Но ведь всё познается в сравнении. В реалиях сталинского Союза, когда любого другого писателя только за "Собачье сердце" сослали бы в лучшем случае в Тьмутаракань без права переписки (вспомним Мандельштама, поплатившегося жизнью за одно лишь стихотворение), судьба Булгакова представляется еще благополучной. Все-таки кое-что шло на сцене, причем с большим успехом. Его не арестовали, он мог работать. Булгаков знал, что Сталин часто вступался за него. Не представляя, конечно, всех масштабов развернувшихся по стране репрессий, писатель, возможно, даже с симпатией выделял Сталина из всей коммунистической своры, которую ненавидел. И в немалой степени это объяснялось сходством их имперских воззрений (так же как теперь, на нашей уже памяти, на имперской почве сошлись такие, казалось бы, антагонисты, как антикоммунист Солженицын, и бывший глава организации, травившей и выславшей его из Союза, Путин). Известно, что Булгаков не раз писал Сталину с просьбой о встрече, хотел объясниться лично. Потом в своих отношениях со Сталиным писатель пытался разобраться в пьесе "Кабала святош". Там тоже заступником Мольера выступает Людовик XIV.

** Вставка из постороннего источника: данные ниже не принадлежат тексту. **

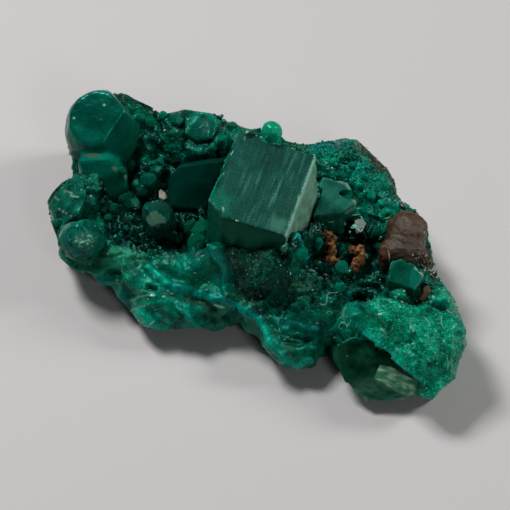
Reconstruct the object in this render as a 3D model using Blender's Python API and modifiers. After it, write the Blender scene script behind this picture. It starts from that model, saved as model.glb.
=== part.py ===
"""A dioptase specimen: a thick crust of intergrown green crystals, broken off its
rock, that carries larger single crystals, a brown botryoidal nodule and two small
sprigs of rusty limonite. It lies on its broken underside.

Metres, +Z up. X runs along the specimen's length, Y across it, and the origin is
under the middle of the specimen, on the plane that it lies on.

Features are placed by where they are seen from the specimen's display side: seen()
takes a point of a 510 x 510 picture and a height over the resting plane in mm.
"""
import math

import bmesh
import bpy
from mathutils import Matrix, Vector, noise

MM = 0.001

# ---------------------------------------------------------------- driving sizes
VIEW_AZIMUTH = 37.0      # display side, degrees round from the -Y side
VIEW_ELEVATION = 50.0    # degrees over the resting plane
VIEW_WIDTH = 46.0        # mm across the picture at the aim point
VIEW_AIM = (0.0, 0.0, 6.0)
PICTURE = 510
LENS = 150.0 / 36.0      # focal length over picture width

CRUST_VOXEL = 0.42       # mm, the grain at which the crust's lobes are fused
CRUST_TRIANGLES = 6300
SEAT_GAP = 0.32          # mm between a seated crystal and the crust
UNDERSIDE = 0.0          # mm, the broken face that the specimen lies on
ROOT_HEIGHT = 0.9        # mm, the middle of the roots under the lobes
ROOT_REACH = 2.7         # mm, their radius upward
ROOT_WIDTH = 0.76        # their width over that of the lobes
ROOT_INSET = 1.3         # mm that they stand back from the display side


# ---------------------------------------------------------------- placing
def view_basis():
    a, e = math.radians(VIEW_AZIMUTH), math.radians(VIEW_ELEVATION)
    back = Vector((math.sin(a) * math.cos(e), -math.cos(a) * math.cos(e), math.sin(e)))
    right = Vector((math.cos(a), math.sin(a), 0.0))
    return right, back.cross(right), back


def ray(u, v):
    """(origin, direction) in mm of the sight line through a point of the picture."""
    right, up, back = view_basis()
    eye = Vector(VIEW_AIM) + back * (VIEW_WIDTH / 2 * 2 * LENS)
    x = (u - PICTURE / 2) / PICTURE / LENS
    y = (PICTURE / 2 - v) / PICTURE / LENS
    return eye, right * x + up * y - back


def seen(u, v, z):
    """The point in mm at height z that is seen at (u, v)."""
    eye, way = ray(u, v)
    return eye + way * ((z - eye.z) / way.z)


def seen_on(u, v, point, normal):
    """The point in mm where the sight line through (u, v) meets a plane."""
    eye, way = ray(u, v)
    return eye + way * ((point - eye).dot(normal) / way.dot(normal))


def facing(right, away, up):
    """A unit direction given along the picture's right, away from the viewer, and up."""
    a = math.radians(VIEW_AZIMUTH)
    flat_right = Vector((math.cos(a), math.sin(a), 0))
    flat_away = Vector((-math.sin(a), math.cos(a), 0))
    return (flat_right * right + flat_away * away + Vector((0, 0, up))).normalized()


# ---------------------------------------------------------------- scene
def material(name, colour, roughness, metallic=0.0):
    m = bpy.data.materials.new(name)
    m.use_nodes = True
    p = m.node_tree.nodes["Principled BSDF"]
    p.inputs["Base Color"].default_value = (*colour, 1)
    p.inputs["Roughness"].default_value = roughness
    p.inputs["Metallic"].default_value = metallic
    return m


for old in list(bpy.data.objects):
    bpy.data.objects.remove(old)

SPECIMEN = bpy.data.collections.new("dioptase_specimen")
CUTTERS = bpy.data.collections.new("cutters")
bpy.context.scene.collection.children.link(SPECIMEN)
bpy.context.scene.collection.children.link(CUTTERS)

MATERIALS = {
    "crust_green": material("crust_green", (0.0, 0.20, 0.13), 0.35),
    "crystal_green": material("crystal_green", (0.0, 0.16, 0.11), 0.12),
    "dark_crystal": material("dark_crystal", (0.01, 0.05, 0.045), 0.08),
    "nodule_brown": material("nodule_brown", (0.12, 0.07, 0.045), 0.45),
    "limonite": material("limonite", (0.28, 0.12, 0.03), 0.7),
}


def mesh_object(name, bm, collection, mat=None):
    bmesh.ops.recalc_face_normals(bm, faces=bm.faces)
    data = bpy.data.meshes.new(name)
    bm.to_mesh(data)
    bm.free()
    obj = bpy.data.objects.new(name, data)
    collection.objects.link(obj)
    if mat:
        data.materials.append(MATERIALS[mat])
    if collection is CUTTERS:
        obj.hide_render = True
        obj.display_type = "WIRE"
    return obj


def evaluated(obj):
    bpy.context.view_layer.update()
    graph = bpy.context.evaluated_depsgraph_get()
    return bpy.data.meshes.new_from_object(obj.evaluated_get(graph))


def apply_all(obj):
    """The object's modifiers, made part of its mesh."""
    data = evaluated(obj)
    obj.modifiers.clear()
    obj.data = data
    return obj


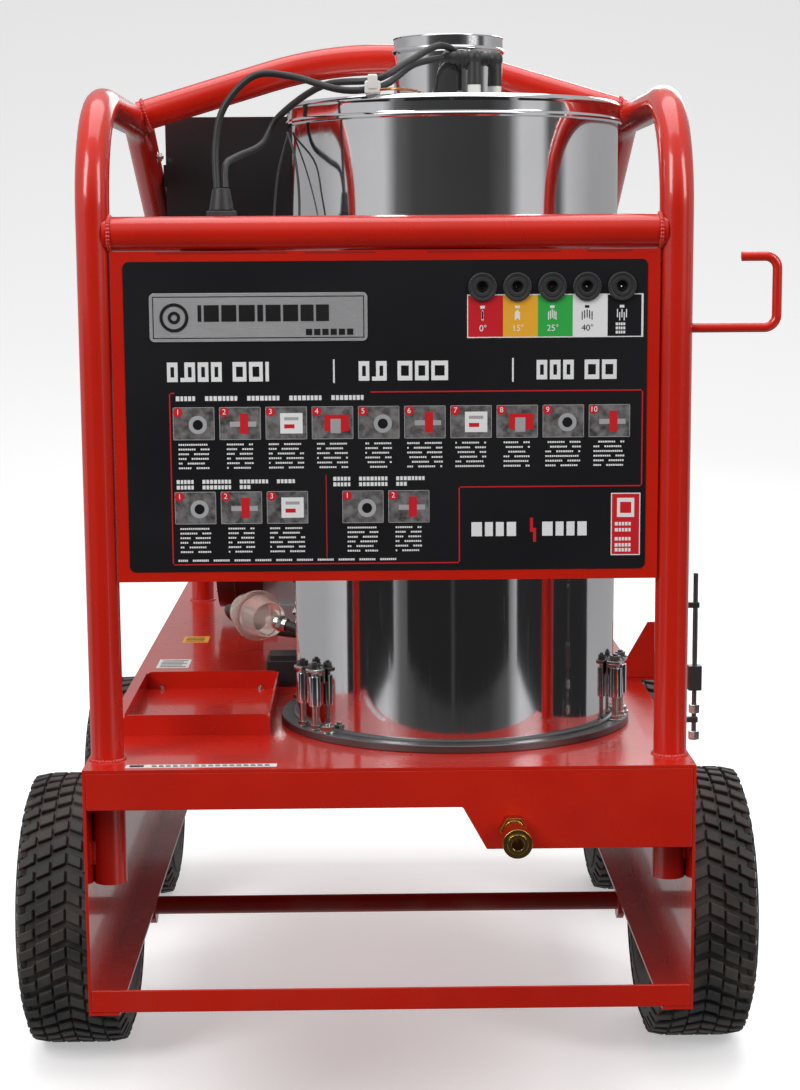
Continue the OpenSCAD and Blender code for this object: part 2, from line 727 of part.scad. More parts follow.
module recoil_handle() {
  c = crank_at;
  at = [engine_left - 50, c[1] - 132, c[2] + 100];
  color("black") {
    along_y([at[0], at[1], at[2]], 180, 8);
    translate([at[0] - 16, at[1] - 24, at[2] - 34]) soft_box([32, 24, 68], 8);
  }
}

module engine_tank() {
  c = crank_at;
  at = [engine_left - 20, c[1] - 40, c[2] + 232];
  color("black") difference() {
    union() {
      translate(at) soft_box([260, 190, 70], 30);
      translate([at[0] + 130, at[1] + 95, at[2] + 70]) cylinder(h = 14, d = 50);
      for (x = [30, 210]) translate([at[0] + x, at[1] + 85, deck_z + 202]) cube([20, 20, c[2] + 30 - deck_z]);
    }
    translate([at[0] + 4, at[1] + 4, at[2] + 4]) soft_box([252, 182, 62], 26);
    translate([at[0] + 130, at[1] + 95, at[2] + 60]) cylinder(h = 30, d = 40);
  }
}

module engine_tank_cap() {
  c = crank_at;
  color("silver") translate([engine_left + 110, c[1] + 55, c[2] + 302]) {
    translate([0, 0, 14 + gap]) cylinder(h = 12, d = 60);
    translate([0, 0, 2]) cylinder(h = 13, d = 40 - 2 * running);
  }
}

module muffler() {
  c = crank_at;
  color("silver") translate([engine_left + 60, c[1] - 260, c[2] + 92]) {
    soft_box([150, 72, 100], 12);
    translate([40, 72, 20]) cube([40, 60, 40]);
    translate([75, 0, 50]) rotate([90, 0, 0]) cylinder(h = 20, d = 30);
  }
}

module air_filter() {
  c = crank_at;
  color("black") translate([engine_left + 70, c[1] + 106, c[2] + 70]) {
    soft_box([120, 80, 130], 14);
    translate([10, 10, 130]) soft_box([100, 60, 14], 10);
    translate([30, -96, 30]) cube([50, 97, 50]);
  }
}

module throttle_lever() {
  c = crank_at;
  color("silver") translate([engine_left + 30, c[1] + 85, c[2] + 20]) rotate([-90, 0, 0]) {
    translate([0, 0, gap]) cylinder(h = 5, d = 24);
    translate([-4, -58, gap]) cube([8, 58, 4]);
    translate([-8, -66, gap]) cube([16, 12, 10]);
    translate([0, 0, -20]) cylinder(h = 21, d = throttle_pin - 2 * running);
  }
}

module pump_body() {
  c = crank_at;
  color("silver") difference() {
    union() {
      along_x([engine_right + 18, c[1], c[2]], 26, 130);
      translate([pump_left + 18, c[1] - 60, c[2] - 64]) cube([92, 120, 128]);
      translate([pump_left + 110, c[1] - 66, c[2] - 50]) cube([66, 132, 100]);
      for (y = [-40, 0, 40], z = [-24, 24]) along_x([pump_left + 176, c[1] + y, c[2] + z], 12, 26);
      translate([pump_left + 130, c[1] - 20, c[2] + 50]) cube([40, 40, 60]);
      translate([pump_left + 40, c[1] - 75, deck_z]) cube([50, 150, 60]);
    }
    along_x([engine_right + 17, c[1], c[2]], 30, crank_d + 2 * running);
    along_x([pump_left, c[1], c[2]], 60, crank_d + 2 * running);
    translate([pump_left + 150, c[1], c[2] + 90]) cylinder(h = 30, d = 12 + 2 * running);
  }
}

module unloader_knob() {
  c = crank_at;
  color("red") translate([pump_left + 150, c[1], c[2] + 110]) {
    translate([0, 0, gap]) cylinder(h = 26, d = 34);
    translate([0, 0, -16]) cylinder(h = 17, d = 12);
  }
}

// ---- controls ----

module control_box() {
  color("black") difference() {
    translate([-box_w / 2, box_y, 0]) rotate([90, 0, 90]) linear_extrude(box_w)
      polygon([[0, 980], [0, box_top], [55, box_top], [box_back, box_top - 132], [box_back, 900]]);
    translate([-box_w / 2 + 3, box_y, 0]) rotate([90, 0, 90]) linear_extrude(box_w - 6)
      polygon([[3, 983], [3, box_top - 3], [54, box_top - 3], [box_back - 3, box_top - 134], [box_back - 3, 906]]);
    face_place(dial_at) translate([0, 0, -12]) cylinder(h = 24, d = 6 + 2 * running);
    face_place(rocker_at) translate([-11 - running, -15, -8]) cube([22 + 2 * running, 30, 16]);
  }
  color("black") face_place(rocker_at) along_x([-13, 0, pin_depth], 26, rocker_pin);
  for (s = [-1, 1]) color(paint) translate([s > 0 ? box_w / 2 : -box_w / 2 - tab_t, box_y, 1036]) cube([tab_t, 30, 26]);
}

// Places children on the control box's sloping face, with their Z along its outward normal.
module face_place(at) {
  z = box_top - (y0 + at[1] - box_y - 55) * tan(face_tilt);
  translate([at[0], y0 + at[1], z]) rotate([-face_tilt, 0, 0]) children();
}

module thermostat_knob() {
  color("black") face_place(dial_at) {
    translate([0, 0, gap]) cylinder(h = 18, d = 40);
    translate([0, 0, -10]) cylinder(h = 11, d = 6);
  }
}

module rocker_switch() {
  color("red") face_place(rocker_at) difference() {
    rotate([90, 0, 90]) translate([0, 0, -11]) linear_extrude(22)
      polygon([[-13, 3.5], [0, 1], [13, 6], [11, -3], [0, -6], [-11, -5]]);
    along_x([-12, 0, pin_depth], 24, rocker_pin + 2 * running);
  }
}

// ---- fittings ----

module coupler_body() {
  c = coupler_at;
  color("goldenrod") difference() {
    union() {
      along_y([c[0], y0 - coupler_reach, c[2]], coupler_reach + 28, 20);
      along_y([c[0], y0 - coupler_reach + 30, c[2]], 6, 25);
      translate([c[0], y0 - 16, c[2]]) rotate([-90, 0, 0]) cylinder(h = 16, d = 28, $fn = 6);
      translate([c[0], y0 + sheet, c[2]]) rotate([-90, 0, 0]) cylinder(h = 10, d = 28, $fn = 6);
    }
    along_y([c[0], y0 - coupler_reach - 1, c[2]], 31, coupler_bore);
  }
}

module coupler_collar() {
  c = coupler_at;
  color("gold") difference() {
    union() {
      along_y([c[0], y0 - coupler_reach + 2, c[2]], 22, collar_d);
    }
    along_y([c[0], y0 - coupler_reach, c[2]], 30, 20 + 2 * running);
  }
}

module drain_fitting() {
  color("goldenrod") translate([boiler_at[0] - 90, boiler_at[1], deck_z - 44]) {
    cylinder(h = 44 + flange_t, d = 19);
    translate([0, 0, -8]) cylinder(h = 18, d = 24, $fn = 6);
    translate([0, 0, 40 - sheet - 12]) cylinder(h = 12, d = 26, $fn = 6);
  }
}

module side_bracket() {
  y = y0 + 450;
  z = deck_z;
  color(paint) {
    translate([web_x - 30, y, z]) cube([50, 60, 4]);
    translate([0, y + 4, 0]) rotate([90, 0, 0]) linear_extrude(4)
      polygon([[web_x - 30, z + 4], [web_x + 20, z + 4], [web_x + 20, z + 70], [web_x + 8, z + 70]]);
  }
  color(steel) for (p = [[web_x - 18, y + 20, z + 4], [web_x + 6, y + 40, z + 4]]) translate(p) bolt_head(8);
  color("dimgray") {
    translate([web_x + 13, y0 + 110, z + 4]) cylinder(h = 172, d = 5);
    translate([web_x + 6, y0 + 104, z + 54]) cube([14, 12, 26]);
    for (h = [2, 30]) translate([web_x + 13, y0 + 110, z + h]) cylinder(h = 9, d = 12, $fn = 6);
    for (h = [20, 140]) translate([post_x + pipe_d / 2 - 4, y0 + 107, z + h]) cube([web_x + 17 - post_x - pipe_d / 2, 6, 6]);
  }
}

deck_chassis();
front_skirt();
cross_bars();
side_tube_left();
side_tube_right();
top_cross_tube();
arch_tube();
front_panel();
panel_decal();
nameplate();
nozzle_grommets();
hose_hook();
battery_tray();
axle_brackets();
front_axle();
rear_axle();
tyre_front_left();
tyre_front_right();
tyre_rear_left();
tyre_rear_right();
rim_front_left();
rim_front_right();
rim_rear_left();
rim_rear_right();
boiler_flange();
boiler_body();
boiler_lid();
chimney();
heating_coil();
boiler_clamps();
electrodes();
ignition_cables();
ground_wire();
cable_fittings();
transformer_box();
deck_module();
fuel_filter();
hoses();
fuel_tank();
fuel_cap();
burner_housing();
blower_wheel();
engine_block();
engine_shroud();
crankshaft();
recoil_handle();
engine_tank();
engine_tank_cap();
muffler();
air_filter();
throttle_lever();
pump_body();
unloader_knob();
control_box();
thermostat_knob();
rocker_switch();
coupler_body();
coupler_collar();
drain_fitting();
side_bracket();
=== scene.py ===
import json
import math
import bmesh
import bpy
from mathutils import Matrix, Vector

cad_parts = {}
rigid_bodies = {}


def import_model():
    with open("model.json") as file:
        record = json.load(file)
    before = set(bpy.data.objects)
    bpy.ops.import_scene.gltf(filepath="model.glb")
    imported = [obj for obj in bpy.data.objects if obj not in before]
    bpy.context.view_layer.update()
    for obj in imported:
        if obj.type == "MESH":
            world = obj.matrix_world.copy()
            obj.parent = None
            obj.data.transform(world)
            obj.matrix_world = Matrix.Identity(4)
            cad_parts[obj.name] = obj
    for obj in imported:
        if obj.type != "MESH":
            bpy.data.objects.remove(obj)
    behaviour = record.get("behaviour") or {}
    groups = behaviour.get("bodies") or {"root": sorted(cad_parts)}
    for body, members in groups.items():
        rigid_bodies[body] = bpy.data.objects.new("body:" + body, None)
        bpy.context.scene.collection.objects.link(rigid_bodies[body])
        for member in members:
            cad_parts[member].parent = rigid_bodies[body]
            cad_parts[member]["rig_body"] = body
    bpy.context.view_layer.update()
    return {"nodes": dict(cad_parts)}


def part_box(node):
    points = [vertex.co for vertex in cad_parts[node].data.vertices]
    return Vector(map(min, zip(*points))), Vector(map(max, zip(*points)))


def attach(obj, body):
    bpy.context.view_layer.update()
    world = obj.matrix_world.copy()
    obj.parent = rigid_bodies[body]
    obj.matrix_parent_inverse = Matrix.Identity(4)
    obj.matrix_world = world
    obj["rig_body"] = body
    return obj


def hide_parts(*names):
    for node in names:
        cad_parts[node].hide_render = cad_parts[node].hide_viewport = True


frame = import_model()
mm = 0.001

deckLow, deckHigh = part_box("deck_chassis")
frontY = deckLow.y
deckTop = deckHigh.z
crossLow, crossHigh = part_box("top_cross_tube")
pipeRadius = (crossHigh.z - crossLow.z) / 2
panelLow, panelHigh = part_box("front_panel")
postX = panelHigh.x + pipeRadius
postY = (crossLow.y + crossHigh.y) / 2


def place(x, y, z):
    # x from the middle, y from the deck's front edge, z from the ground, all in millimetres
    return Vector((x * mm, frontY + y * mm, z * mm))


def rise(height):
    return Vector((0, 0, height * mm))


def shift(across):
    return Vector((across * mm, 0, 0))


def push(back):
    return Vector((0, back * mm, 0))


def inMm(*pairs):
    return [tuple(value * mm for value in pair) for pair in pairs]


def middleOf(node):
    low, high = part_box(node)
    return (low + high) / 2


def pieceName(node):
    words = node.split("_")
    return words[0] + "".join(word.capitalize() for word in words[1:])


def linkObject(name, data):
    holder = bpy.data.objects.new(name, data)
    bpy.context.scene.collection.objects.link(holder)
    return holder


def meshFromCurve(curve):
    # the finished mesh of a curve or of text, whose own object is then removed
    holder = linkObject(curve.name, curve)
    bpy.context.view_layer.update()
    mesh = bpy.data.meshes.new_from_object(holder.evaluated_get(bpy.context.evaluated_depsgraph_get()))
    bpy.data.objects.remove(holder)
    return mesh


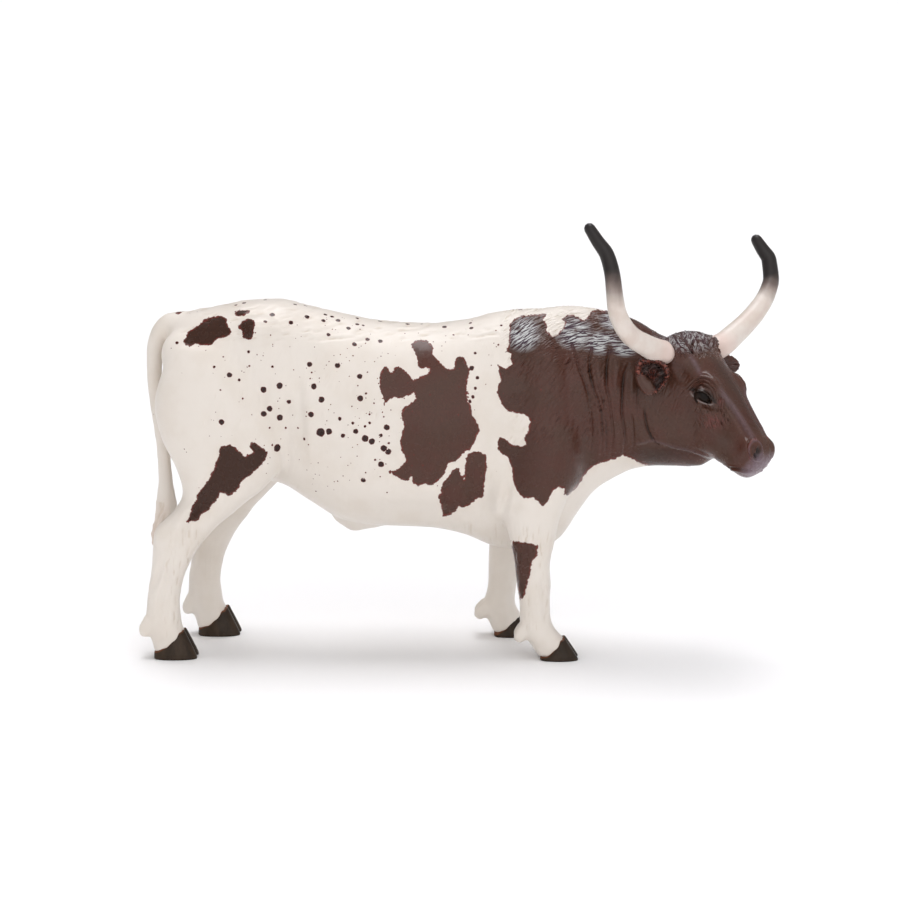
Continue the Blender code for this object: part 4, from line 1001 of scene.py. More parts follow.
def nostril(flat):
    """A hollow that is deepest along a crescent, with a raised rim and a furrow round it."""
    away = flat - NOSTRIL
    reach = np.hypot((away[:, 0] + 0.2 * away[:, 1]) / NOSTRIL_HALF[0], away[:, 1] / NOSTRIL_HALF[1])
    crescent = bell(reach, 0.6, 0.28) * np.clip(away[:, 0] - 0.5 * away[:, 1], 0, 1)
    shape = -0.8 * np.clip(1.05 - reach, 0, 0.5) - 1.1 * crescent
    shape += 0.2 * bell(reach, 1.06, 0.1)
    shape -= 0.2 * bell(reach, 1.36, 0.1) * (away[:, 0] < 0.3)
    return shape


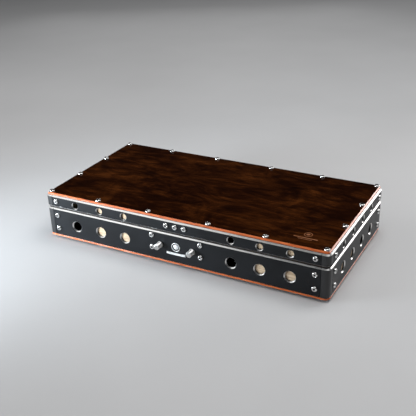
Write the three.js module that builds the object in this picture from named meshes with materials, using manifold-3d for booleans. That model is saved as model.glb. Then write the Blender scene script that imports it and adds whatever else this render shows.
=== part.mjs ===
// A pedalboard in a flat carrying case. The base is a wooden panel with four drilled plates on corner
// posts, and holds the pedal deck. The lid is the same with lower plates, and swings on two hinges at
// the back. Two round pins in the front lock it when they are pushed in through the lid's striker.
// Units are millimetres: +X to the right, +Y to the back, +Z up, standing on its feet at Z = 0.
import * as THREE from 'three';
import { mergeVertices } from 'three/addons/utils/BufferGeometryUtils.js';
import Module from 'manifold-3d';

const wasm = await Module();
wasm.setup();

// Case
const caseWidth = 600;
const caseDepth = 305;
const cornerRadius = 10;
const topPanelRadius = 4;
const footHeight = 4.5;
const gap = 0.3; // air between two pieces that rest on each other

// Heights above the underside of the bottom panel
const panelThickness = 4;
const basePlateLow = panelThickness + gap;
const basePlateTop = 62.3;
const sealLow = 62.5;
const sealHigh = 65.2;
const sealInset = 9; // from the case's outline to the seal's inner edge
const lidPlateLow = 65.5;
const lidPlateTop = 90;
const topPanelLow = 90.3;

// Wall plates
const plateThickness = 4;
const plateEndInset = 15.8; // from the case's corner to the plate's end
const edgeChamfer = 3.1;
const footChamfer = 0.8;
const panelEdgeChamfer = 1.2;
const topPanelInset = 3;
const topPanelChamfer = 2.2;
const cableHoleRadius = 9.8;
const cableHoleChamfer = 1.6;
const cableHoleZ = 31.5;
const ventRadius = 6.2;
const ventChamfer = 1.3;
const ventZ = 77.2;
const frontHolesX = [114, 170.3, 228];
const backHolesX = [114, 228];
const sideHolesY = [27.4, 80];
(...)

Россия сегодня переживает ренессанс имперского мировоззрения. Но то, что было, по крайней мере, созвучно началу 20-го века, сегодня, 100 лет спустя, когда все империи распались, вызывает просто недоумение. Позволю себе привести еще одну цитату из воспоминаний гетмана Скоропадского: "Великороссы говорят: „Никакой Украины не будет“, а я говорю: „Что бы то ни было, Украина в той или другой форме будет. Не заставишь реку идти вспять...“ Великороссы никак этого понять не хотели и говорили: – „все это оперетка“ – и довели до Директории с шовинистическим украинством, со всей его нетерпимостью и ненавистью к России, с радикальным насаждением украинского языка".

А Владимир Владимирович все пытается воссоздать империю – то ли советскую, то ли российскую. Не зря кто-то очень метко заметил про него: "Путин – выдающийся политик 19-го века".